Singapore ranked first due to strong regulation, institutional participation and high levels of public engagement, with more than 11% of residents owning crypto.
The United States placed second, driven by ETF approvals, pro-crypto policy direction and dominant institutional trading flows.
The U.S. also leads in DeFi activity, centralised exchange volumes and Lightning Network usage.
Lithuania secured third place as a major EU licensing hub under MiCA despite modest domestic trading volumes.
Switzerland and the UAE completed the top five, acting as regional centres for tokenisation and institutional digital-asset finance.
The report identifies stablecoins as the most widely adopted crypto product globally, with increasing interest in local-currency stablecoins for domestic payments.
Stablecoin use is rising as countries aim to reduce dollar dependence and improve monetary sovereignty.
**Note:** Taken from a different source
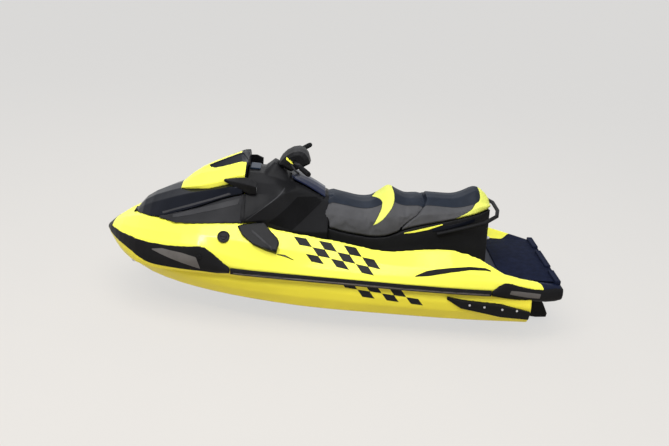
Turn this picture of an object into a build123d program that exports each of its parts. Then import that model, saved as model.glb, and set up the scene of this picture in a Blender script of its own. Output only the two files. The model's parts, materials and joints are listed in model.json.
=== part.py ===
from build123d import *
import math
import os

os.makedirs("parts", exist_ok=True)

# driving sizes in mm: +X to the bow, +Y to port, +Z up, the floor at z 0
bow_tip = 1683
stern_end = -1645
joint_z = 440
sheer = 0.032
rail_height = 45
rail_proud = 6
pump_z = 122
pump_x = -1290
bore_r = 76
housing_r = bore_r + 20
nozzle_pivot_x = -1400
bucket_pivot = (-1440, 122)
steer_base = (450, 1030)
steer_lean = 35
hood_pivot = (1478, 651)
lid_pivot = (336, 1011)
bar_r = 11
grip_r = 17
floor_z = 436

# half breadth of the joint line between hull and deck
plan = [
    (-1650, 455), (-1450, 520), (-1200, 565), (-950, 590), (-600, 605), (-250, 610),
    (150, 611), (450, 609), (700, 600), (950, 560), (1200, 503), (1400, 415),
    (1540, 283), (1640, 120), (1683, 20),
]


def between(table, x, col=1):
    if x <= table[0][0]:
        return table[0][col]
    for a, b in zip(table, table[1:]):
        if x <= b[0]:
            t = (x - a[0]) / (b[0] - a[0])
            return a[col] + t * (b[col] - a[col])
    return table[-1][col]


def refine(table, step):
    # the table's rows with more between them on smooth curves
    def slope(i, c):
        lo, hi = max(i - 1, 0), min(i + 1, len(table) - 1)
        return (table[hi][c] - table[lo][c]) / (table[hi][0] - table[lo][0])
    fine = []
    for i in range(len(table) - 1):
        a, b = table[i], table[i + 1]
        h = b[0] - a[0]
        n = max(1, math.ceil(abs(h) / step - 0.3))
        for k in range(n):
            t = k / n
            row = [a[0] + h * t]
            for c in range(1, len(a)):
                f = (2 * t ** 3 - 3 * t ** 2 + 1) * a[c] + (3 * t ** 2 - 2 * t ** 3) * b[c]
                row.append(f + (t ** 3 - 2 * t ** 2 + t) * h * slope(i, c) + (t ** 3 - t ** 2) * h * slope(i + 1, c))
            fine.append(tuple(row))
    return fine + [table[-1]]


plan = refine(plan, 40)


def half_breadth(x):
    return between(plan, x)


def joint_at(x):
    return joint_z + sheer * x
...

"We’re witnessing a pivotal moment where blockchain technology is transitioning from experimentation to real-world integration across finance, commerce, and governance,” Bybit co-CEO Helen Liu said.
Real-world asset tokenisation expanded significantly, with on-chain RWA value increasing from $15.8 billion to more than $25.7 billion this year.
Tokenisation leadership is concentrated in Singapore, Hong Kong, the United States and Lithuania due to strong legal and institutional readiness.
Crypto payroll adoption is accelerating, with nearly 10% of professionals now receiving part of their income in digital assets, up from 3% last year.
Stablecoin payroll usage is particularly strong in the UAE and the Philippines where it enables faster and cheaper cross-border payments.
The report notes that stablecoins, RWA tokenisation and on-chain payrolls reinforce each other, driving deeper crypto integration.
Jurisdictions with regulatory clarity are expected to attract global capital, while restrictive environments risk losing competitiveness in the evolving digital finance landscape.